The first thing I really noticed was that the black pen tip was very weak. It looked really watery and not a dense dark tone like I prefer. I soldiered on though and got through it using each of the different tips to try them out. I decided they were probably not something I would ever use for a mandala again and that these would be better suited as something for my children to use. To go from the mandala below, to the one I did with the Artline Stix… well, you can see the difference for yourself and it is all in the products you use and how they can be used. Perhaps I need to do the exact same mandala design as the one above but with some of my other products to really show the difference in quality and feel, but I think you get the picture.
After that experience it actually took me awhile to get myself back in to gear to get the other two images done. Then I was sitting there one day thinking, hang on, they are ‘water-based’ that means they should be water activated!! Now that excited me cause water activated products can be lots of fun for mixed media artists. So I thought, before I do the video which is meant to show a few techniques of how to use the markers, I would try them on the ‘Summer’ themed piece. It worked beautifully!! I laid down just a little bit of the ink and added water and the pigment actually went a long way! I was impressed. Now this was something I would definitely use these guys for. Because I could use any of the artline products I went over the top with some of the permanent markers for a little interest and voila!
I don’t know if you can notice the beautiful subtle flow from deep pigment down to light watery pigment. I was really impressed with how far the pigment extended with water. With a bit more practice I could really get used to using them as a water-colour-type pigment.
After I had played with that and discovered it could be used in that manner I decided to go ahead and do the video. I’m not sure exactly what they wanted in the video. The details were very loose and lacking specifics, right down to whether I could share my experience or not. I would assume if they didn’t want me to then they would have very clearly stated so. Besides, while they may not be the best marker on the market, for something cheap that you can incorporate in to your mixed media pieces and not feel like you’re breaking the bank account, these are a good option. Plus, your kids will definitely love them, my younger two do. So this is the video I ended up doing. I fast forwarded a lot of it and stopped here and there to explain the different techniques I used.
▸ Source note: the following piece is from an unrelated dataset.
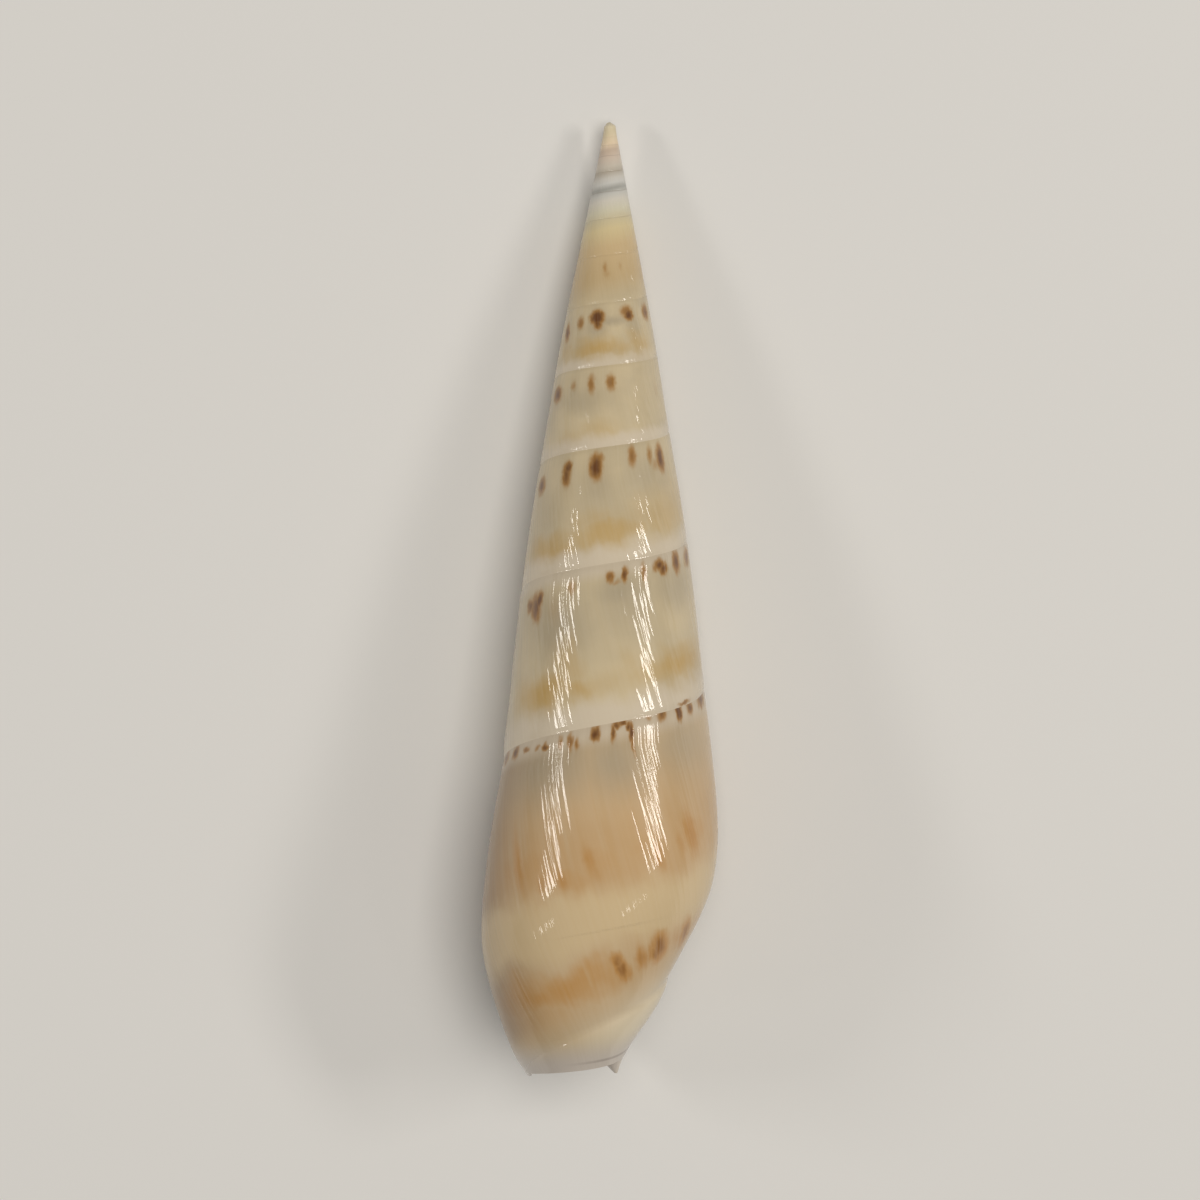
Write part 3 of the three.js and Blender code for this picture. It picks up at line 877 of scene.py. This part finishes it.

I decided to do a cute little pussy cat xmas design because it is that time of year and… well I love cats! I really want a cat too. I want a Singapura to be exact, but because you can only really get them from breeders then it is a morally difficult decision to make. Anyway it was fun to make the video. I hope you like it. At the end of the day whether you decide to buy the Stix or not really depends on what you are after. They are not even in the same league as Copic or Mepxy but for a water activated marker they are ok. Especially if you don’t have a lot of money to spend. Honestly, at the end of the day, the products you use really do make a difference though. I used to hear that saying about how a bad *insert profession* always blames his tools. However, since really diving in deep with art the past 2 years and trying out all these different products, cheap and expensive… I have to say, the tools really do matter. If you get cheap mediums, you will get childish and cheap results. I even heard someone say recently that no one is going to know the difference between if you hang a painting in a museum that is made with cheap student paint or the more expensive paint like Golden or Liquitex, etc… but I actually think they really would. They may not know or care how much you spent on the paint, but the difference between what the cheaper products can do compared to the amazing versatility and endurance of the more expensive products make a huge difference in this artists opinion.
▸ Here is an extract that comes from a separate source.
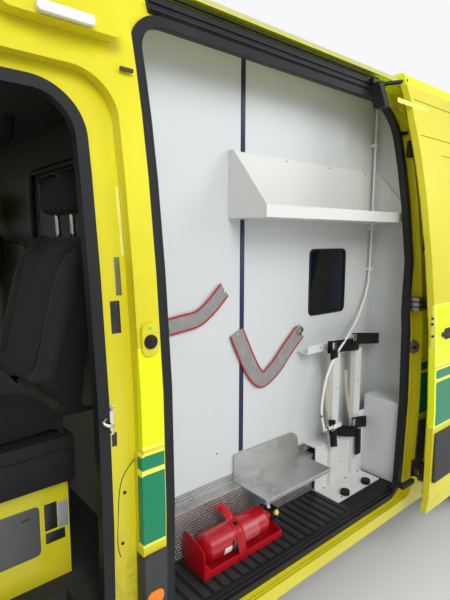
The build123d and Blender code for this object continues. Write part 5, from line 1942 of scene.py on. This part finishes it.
@dataclass(frozen=True)
class RearEnd:
    """Hinges, handle, blank plate, lamps and step tread at the rear."""

    tail_x: float = 3.0893

    def build(self, bench: Bench) -> None:
        """Model the pieces at the rear.

        Args:
            bench: The modelling bench.
        """
        for side, sign in SIDES:
            bench.work_on(f"rear_door_{side}")
            for number, z in enumerate((0.86, 1.45, 2.06)):
                x = self.tail_x - 0.0115 - 0.0215 * max(0.0, z - 0.9)
                y = sign * (0.838 - 0.044 * max(0.0, z - 1.2))
                bench.slab(
                    f"hinge_leaf_{side}_{number}", "seal", (x - 0.006, min(y, y - sign * 0.09), z - 0.03),
                    (x + 0.008, max(y, y - sign * 0.09), z + 0.03), 0.004,
                )
        bench.work_on("rear_door_right")
        bench.plate("rear_handle_cup", "bumper", rounded(
            rectangle((0.05, 1.125), (0.235, 1.235)), 0.024,
        ), Axis.X, 3.07, 3.0838, 0.001)
        bench.slab("rear_handle_grip", "bumper", (3.0825, 0.07, 1.15), (3.089, 0.215, 1.178), 0.003)
        bench.work_on("rear_door_left")
        bench.plate("blank_plate_rear", "blank_plate", rounded(
            rectangle((-0.62, 0.965), (-0.1, 1.075)), 0.01,
        ), Axis.X, 3.08, 3.089, 0.001)
        bench.slab("plate_lamp", "bumper", (3.076, -0.47, 1.088), (3.0885, -0.25, 1.112), 0.004)
        bench.work_on()
        tread = bench.slab("step_tread", "bumper", (2.968, -0.74, 0.6495), (2.978, 0.74, 0.6525), 0.001)
        bench.repeat(tread, [(0.02 * number, 0, 0) for number in range(1, 6)])
        reflector = bench.plate("bumper_reflector", "red_lamp", rounded(
            rectangle((-0.7, 0.47), (-0.6, 0.505)), 0.01,
        ), Axis.X, 3.08, 3.0893, 0.001)
        bench.copy(reflector, "bumper_reflector_right", MIRROR)


@dataclass(frozen=True)
class Cab:
    """Cab interior that shows through the open doorway: seats, ceiling, window frame and labels."""

    seat_y: tuple[tuple[str, float], ...] = (("driver", -0.52), ("passenger", 0.47))
    half_width: float = 0.232
    voxel: float = 0.012
    swell: float = 0.014
    pressure: float = 4.0
    frames: int = 20
    fill: float = 0.7

    def pad(self, bench: Bench, name: str, finish: str, outline: list[Flat], y: float, half: float
            ) -> Piece:
        """Stuffed cushion blown up inside its cover by cloth simulation.

        Args:
            bench: The modelling bench.
            name: Name of the piece.
            finish: Its finish.
            outline: Side view as x and z, a little smaller than the real cushion.
            y: Its middle.
            half: Half its width.

        Returns:
            The cushion.
        """
        piece = bench.plate(name, finish, outline, Axis.Y, y + half - 0.006, y - half + 0.006, 0.016)
        bench.modify(piece, "REMESH", mode="VOXEL", voxel_size=self.voxel)
        rest = [vertex.co.copy() for vertex in piece.data.vertices]
        bench.take(piece)
        cloth = piece.modifiers.new("cloth", "CLOTH")
        cloth.settings.use_pressure, cloth.settings.uniform_pressure_force = True, self.pressure
        cloth.settings.effector_weights.gravity = 0.0
        scene = bpy.context.scene
        for frame in range(1, self.frames + 1):
            scene.frame_set(frame)
        bpy.ops.object.modifier_apply(modifier=cloth.name)
        scene.frame_set(1)
        for vertex, start in zip(piece.data.vertices, rest):
            moved = vertex.co - start
            if moved.length > self.swell:
                vertex.co = start + moved.normalized() * self.swell
        bench.modify(piece, "SUBSURF", levels=1, render_levels=1)
        bench.take(piece)
        bpy.ops.object.shade_smooth()
        return piece

    def seat(self, bench: Bench, name: str, y: float) -> None:
        """One seat with its skirt, cushion, back, headrest and posts.

        Args:
            bench: The modelling bench.
            name: Whose seat it is.
            y: Its middle.
        """
        half = self.half_width
        cushion = self.pad(bench, f"{name}_cushion", "cloth", rounded(
            [(-1.258, 1.112), (-1.262, 1.212), (-1.19, 1.24), (-0.87, 1.22), (-0.8, 1.16), (-0.8, 1.112)],
            0.028), y, half)
        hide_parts(f"seat_{name}")
        self.pad(bench, f"{name}_backrest", "cloth", rounded(
            [(-0.872, 1.252), (-0.842, 1.262), (-0.742, 1.635), (-0.702, 1.69), (-0.656, 1.68), (-0.664, 1.56),
             (-0.742, 1.15), (-0.778, 1.15)], 0.022), y, half)
        for hand, side in SIDES:
            self.pad(bench, f"{name}_bolster_{hand}", "cloth_plain", rounded(
                [(-0.892, 1.262), (-0.856, 1.29), (-0.786, 1.56), (-0.742, 1.64), (-0.722, 1.62), (-0.742, 1.5),
                 (-0.82, 1.25)], 0.016), y + side * (half - 0.045), 0.04)
            bench.tube(f"{name}_piping_{hand}", "cloth_plain", [
                (-0.855, y + side * (half - 0.086), 1.29), (-0.8, y + side * (half - 0.086), 1.47),
                (-0.752, y + side * (half - 0.088), 1.61), (-0.715, y + side * (half - 0.098), 1.682),
            ], 0.0035)
            bench.rod(
                f"{name}_post_{hand}", "chrome", (-0.68, y + side * 0.062, 1.66), (-0.684, y + side * 0.062, 1.775),
                0.0085,
            )
        self.pad(bench, f"{name}_headrest", "cloth_plain", rounded(
            [(-0.726, 1.744), (-0.72, 1.866), (-0.662, 1.884), (-0.643, 1.744)], 0.034), y, 0.126)
        bench.slab(f"{name}_valance", "cab_plastic", (-1.238, y - 0.238, 0.955), (-0.772, y + 0.238, 1.1), 0.014)
        for hand, side in SIDES:
            bench.slab(
                f"{name}_side_cover_{hand}", "cab_plastic", (-1.235, y + side * 0.2395 - 0.0045, 0.965),
                (-0.79, y + side * 0.2395 + 0.0045, 1.06), 0.004,
            )

    def build(self, bench: Bench) -> None:
        """Model what shows in the cab.

        Args:
            bench: The modelling bench.
        """
        bench.work_on()
        for name, y in self.seat_y:
            self.seat(bench, name, y)
        edge = [(-0.6005, 0.8), (-1.35, 0.8), (-1.44, 0.55), (-1.495, 0.3)]
        bench.plate(
            "cab_ceiling", "headliner", edge + [(x, -y) for x, y in reversed(edge)], Axis.Z, 2.078, 2.092, 0.003,
        )
        frame = rounded(rectangle((-0.49, 1.655), (0.02, 1.935)), 0.04)
        bench.tube("bulkhead_window_frame", "seal", [(-0.6015, y, z) for y, z in frame], 0.0125, True)
        bench.tube("bulkhead_window_rim", "seal", [(-0.5845, y, z) for y, z in frame], 0.009, True)
        face = -0.7302
        bench.plate("seat_box_panel", "label_slate", rounded(
            rectangle((-1.17, 0.745), (-0.878, 0.899)), 0.016,
        ), Axis.Y, face, face - 0.0012)
        for name, finish, low, high in (
            ("dark", "label_dark", (-0.864, 0.812), (-0.827, 0.895)),
            ("pale", "label_grey", (-0.824, 0.808), (-0.793, 0.889)),
            ("small", "label_dark", (-0.863, 0.771), (-0.805, 0.804)),
        ):
            bench.plate(f"box_label_{name}", finish, rectangle(low, high), Axis.Y, face, face - 0.0009, 0.0002)
        bench.slab("seat_box_slot", "groove", (-0.93, -0.7325, 0.866), (-0.904, -0.731, 0.872), 0.0005)
        bench.tube("grab_handle", "cab_plastic", [
            (-0.95, -0.1, 2.08), (-0.95, -0.1, 2.01), (-0.93, -0.14, 1.985), (-0.8, -0.3, 1.985),
            (-0.78, -0.33, 2.01), (-0.78, -0.33, 2.08),
        ], 0.014)
        bench.slab("ceiling_console", "cab_plastic", (-1.16, -0.16, 1.962), (-0.98, 0.2, 2.08), 0.024)
        for name, y in self.seat_y:
            outer = -0.8 if y < 0 else 0.79
            step = 0.5 * (y - outer)
            bench.ribbon(f"{name}_belt", "black_webbing", [
                (-0.64, outer, 1.72), (-0.668, outer + 0.25 * step, 1.64), (-0.7, outer + 0.6 * step, 1.5),
                (-0.752, outer + step, 1.33), (-0.8, outer + 1.1 * step, 1.255),
            ], (1, 0.35 if y < 0 else -0.35, 0), 0.046, 0.0016)
            bench.slab(
                f"{name}_belt_guide", "cab_plastic", (-0.665, outer - 0.02, 1.7), (-0.615, outer + 0.02, 1.76),
                0.008,
            )
        bench.tube("gear_lever", "cab_plastic", [
            (-1.575, -0.02, 1.17), (-1.545, -0.02, 1.215), (-1.53, -0.02, 1.255),
        ], 0.009)
        bench.lathe("gear_knob", "black_gloss", [
            (0.0, 0.045), (0.016, 0.042), (0.025, 0.026), (0.024, 0.01), (0.014, 0.0), (0.0, -0.002),
        ], (-1.532, -0.02, 1.245), (0.3, 0, 1), 24)


@dataclass(frozen=True)
class RoofLamps:
    """Dividing ribs of the roof light bar."""

    def build(self, bench: Bench) -> None:
        """Model the ribs.

        Args:
            bench: The modelling bench.
        """
        bench.work_on()
        rib = bench.slab("light_bar_rib", "bumper", (-0.7595, -0.215, 2.6), (-0.74, -0.2, 2.725), 0.003)
        bench.repeat(rib, [(0, 0.415, 0), (0, -0.205, 0), (0, 0.62, 0)])


# The photograph's camera, the floor and the lamps


@dataclass(frozen=True)
class Studio:
    """Camera, floor, backdrop and soft lamps."""

    camera_at: Point = (-1.291, -2.05, 1.673)
    yaw: float = 40.3
    pitch: float = -7.59
    roll: float = 0.15
    lens: float = 28.22
    sensor: float = 36.0
    floor_colour: Colour = (0.78, 0.78, 0.77)

    def camera(self) -> None:
        """Put the camera at the photograph's viewpoint."""
        data = bpy.data.cameras.new("camera")
        data.lens, data.sensor_width, data.sensor_fit = self.lens, self.sensor, "AUTO"
        data.clip_start, data.clip_end = 0.02, 200.0
        made = bpy.data.objects.new("camera", data)
        bpy.context.scene.collection.objects.link(made)
        yaw, pitch = math.radians(self.yaw), math.radians(self.pitch)
        forward = Vector((math.sin(yaw) * math.cos(pitch), math.cos(yaw) * math.cos(pitch), math.sin(pitch)))
        turn = forward.to_track_quat("-Z", "Y").to_matrix()
        turn = turn @ Matrix.Rotation(math.radians(self.roll), 3, "Z")
        made.matrix_world = Matrix.Translation(self.camera_at) @ turn.to_4x4()
        bpy.context.scene.camera = made

    def floor(self) -> None:
        """Lay a plain pale floor that reaches past every view."""
        bpy.ops.object.select_all(action="DESELECT")
        bpy.ops.mesh.primitive_plane_add(size=160.0, location=(0.0, 0.0, -0.0005))
        made = bpy.context.object
        made.name = "floor"
        graph = Graph("plain_floor")
        made.data.materials.append(graph.finish(Base_Color=self.floor_colour, Roughness=0.8))

    def world(self) -> None:
        """Even pale surroundings that also show in glass and metal."""
        world = bpy.data.worlds.new("surroundings")
        bpy.context.scene.world = world
        world.use_nodes = True
        nodes, links = world.node_tree.nodes, world.node_tree.links
        nodes.clear()
        path = nodes.new("ShaderNodeLightPath")
        seen = nodes.new("ShaderNodeMath")
        seen.operation = "MAXIMUM"
        links.new(path.outputs["Is Camera Ray"], seen.inputs[0])
        links.new(path.outputs["Is Transmission Ray"], seen.inputs[1])
        light, backdrop = nodes.new("ShaderNodeBackground"), nodes.new("ShaderNodeBackground")
        light.inputs[0].default_value, light.inputs[1].default_value = (0.93, 0.96, 1.0, 1.0), 0.62
        backdrop.inputs[0].default_value, backdrop.inputs[1].default_value = (0.93, 0.94, 0.95, 1.0), 1.0
        mix, out = nodes.new("ShaderNodeMixShader"), nodes.new("ShaderNodeOutputWorld")
        links.new(seen.outputs[0], mix.inputs[0])
        links.new(light.outputs[0], mix.inputs[1])
        links.new(backdrop.outputs[0], mix.inputs[2])
        links.new(mix.outputs[0], out.inputs[0])

    def lamps(self) -> None:
        """Hang soft lamps on the photographed side, above and behind."""
        rows = (
            ("key", (-2.5, -7.0, 6.0), (0.2, -0.8, 1.2), 5.0, 420.0),
            ("fill", (6.0, -6.0, 4.5), (1.0, 0.0, 1.2), 5.0, 150.0),
            ("far", (-5.0, 6.0, 6.0), (0.0, 0.0, 1.2), 6.0, 260.0),
        )
        for name, at, target, size, power in rows:
            data = bpy.data.lights.new(name, "AREA")
            data.shape, data.size, data.energy = "DISK", size, power
            made = bpy.data.objects.new(name, data)
            bpy.context.scene.collection.objects.link(made)
            aim = (Vector(target) - Vector(at)).to_track_quat("-Z", "Y")
            made.matrix_world = Matrix.Translation(at) @ aim.to_matrix().to_4x4()

    def build(self) -> None:
        """Set up the whole studio."""
        self.camera()
        self.floor()
        self.world()
        self.lamps()
        bpy.context.scene.view_settings.view_transform = "Standard"


def dress_nodes(frame: dict[str, Any], finishes: Finishes) -> None:
    """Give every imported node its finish.

    Args:
        finishes: The finishes by name.
    """
    for name, node in frame["nodes"].items():
        material = finishes["tyre" if name.startswith("tyre_") else NODE_FINISH[name]]
        node.data.materials.clear()
        node.data.materials.append(material)
        log.info("dressed %s", name)


def main() -> None:
    """Build the studio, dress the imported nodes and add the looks."""
    logging.basicConfig(level=logging.INFO, format="%(name)s: %(message)s")
    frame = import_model()
    finishes = Finishes()
    Studio().build()
    bench = Bench(finishes)
    for trim in (
        Locker(), Doorway(), Rack(), Extinguisher(), Pillar(), OpenDoor(), SideTrim(), Cab(), Wheels(), FrontEnd(),
        RearEnd(), RoofLamps(),
    ):
        log.info("building %s", type(trim).__name__)
        trim.build(bench)
    dress_nodes(frame, finishes)


if __name__ == "__main__":
    main()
I don’t know. Perhaps people out there can make the cheap stuff work for them, if so, more power to them! I’m happy for them. But I’m quite the lazy artist. I don’t like to work too hard for my outcomes. So I’d rather get the better quality and let it do a lot of the work for me so I can just enjoy the process and end up with a piece I’m happy with at the end of the day without having to spend a lot of time to get the same end piece. I don’t get anywhere near as much time to play as much as I’d love to, so when I do sit down to play, I want it to go quick, easy, smooth. That’s why I love my copics.
But like I said, these aren’t a bad product. My kids definitely love them. The lego-like style to them give them that added fun factor. The fact I can use them in mixed media work is a huge bonus. It really depends on what outcome you want.